Iridium Oxide Network on Non-conductive TiO2 Support as a Catalyst for Oxygen Evolution Reaction

Abstract

Successful deployment of hydrogen technologies relies on converting electricity from renewable energy sources into hydrogen. Proton exchange membrane electrolyzers are currently the technology of choice for this transformation. These devices use electricity to split water molecules into hydrogen and oxygen. To build membrane electrode assemblies with low iridium loading, while maintaining good in-plane conductivity, an extended network of iridium oxide is required. To this effect, we synthesize IrO2 catalysts on a non-conductive titanium dioxide anatase support. The iridium oxide particles obtained are well dispersed on the surface of the support. Furthermore, at the optimal iridium oxide loading, a network of relatively small iridium oxide particles covers the surface of the support.

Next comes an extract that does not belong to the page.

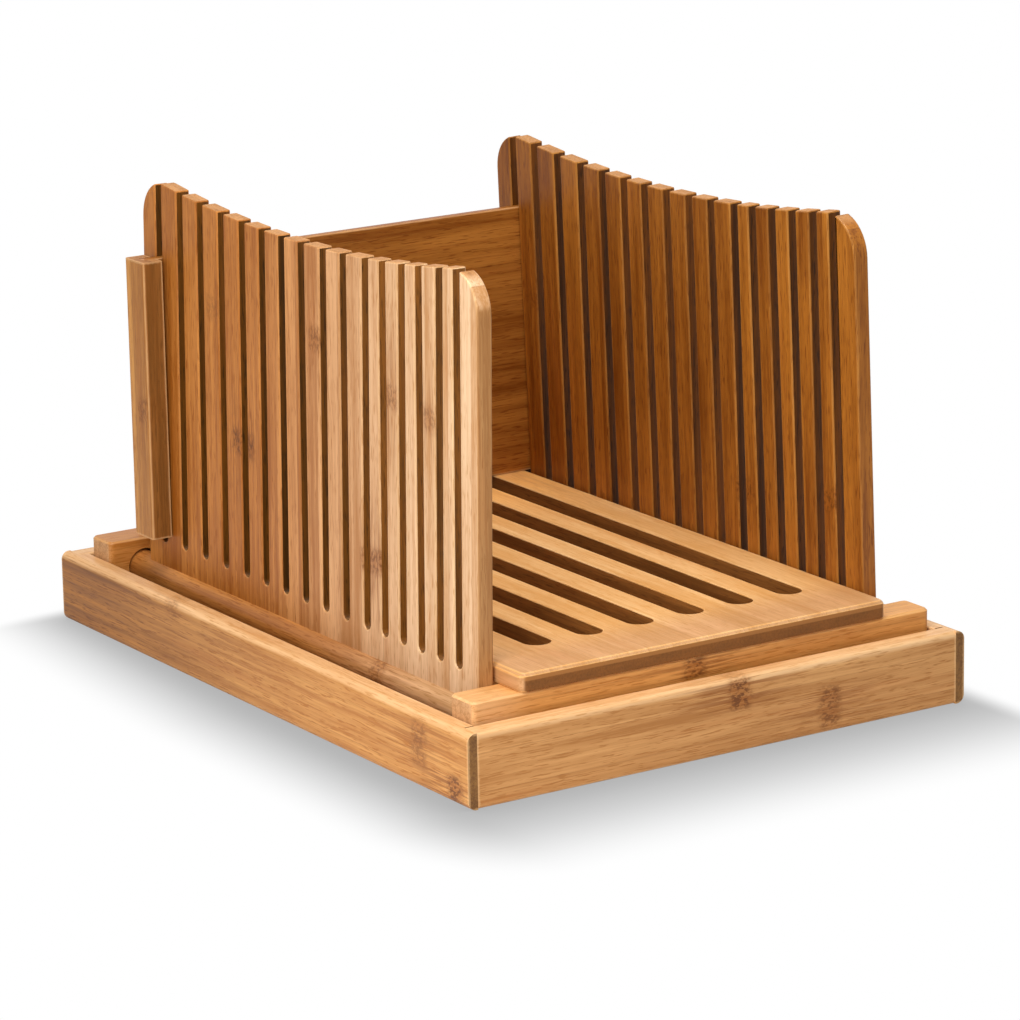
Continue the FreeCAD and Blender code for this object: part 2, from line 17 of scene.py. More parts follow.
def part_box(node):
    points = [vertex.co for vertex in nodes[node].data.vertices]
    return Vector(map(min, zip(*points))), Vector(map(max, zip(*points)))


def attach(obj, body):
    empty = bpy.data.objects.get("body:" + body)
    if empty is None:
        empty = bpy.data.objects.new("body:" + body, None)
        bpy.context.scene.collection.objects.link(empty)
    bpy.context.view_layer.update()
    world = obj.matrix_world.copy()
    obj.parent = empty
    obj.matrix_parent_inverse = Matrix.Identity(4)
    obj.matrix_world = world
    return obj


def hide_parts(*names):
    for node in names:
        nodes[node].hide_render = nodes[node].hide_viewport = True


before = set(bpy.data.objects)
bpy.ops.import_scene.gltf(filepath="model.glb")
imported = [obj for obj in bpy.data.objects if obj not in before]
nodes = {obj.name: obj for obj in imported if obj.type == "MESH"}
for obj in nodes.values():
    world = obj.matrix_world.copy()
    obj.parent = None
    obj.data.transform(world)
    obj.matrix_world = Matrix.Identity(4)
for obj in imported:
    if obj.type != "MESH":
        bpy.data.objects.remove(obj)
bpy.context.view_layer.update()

Increasing the iridium oxide loading beyond this optimum does not bring any appreciable increase in connectivity and decreases the surface-to-mass ratio of iridium oxide, which is detrimental to the mass activity of the material. The synthesis method presented herein leads to the formation of an iridium oxide extended network that grants electrical conductivity to the material despite the high resistivity of the titanium dioxide anatase support. The result is a catalyst that enjoys the chemical stability of anatase but is also conductive and highly active for the OER.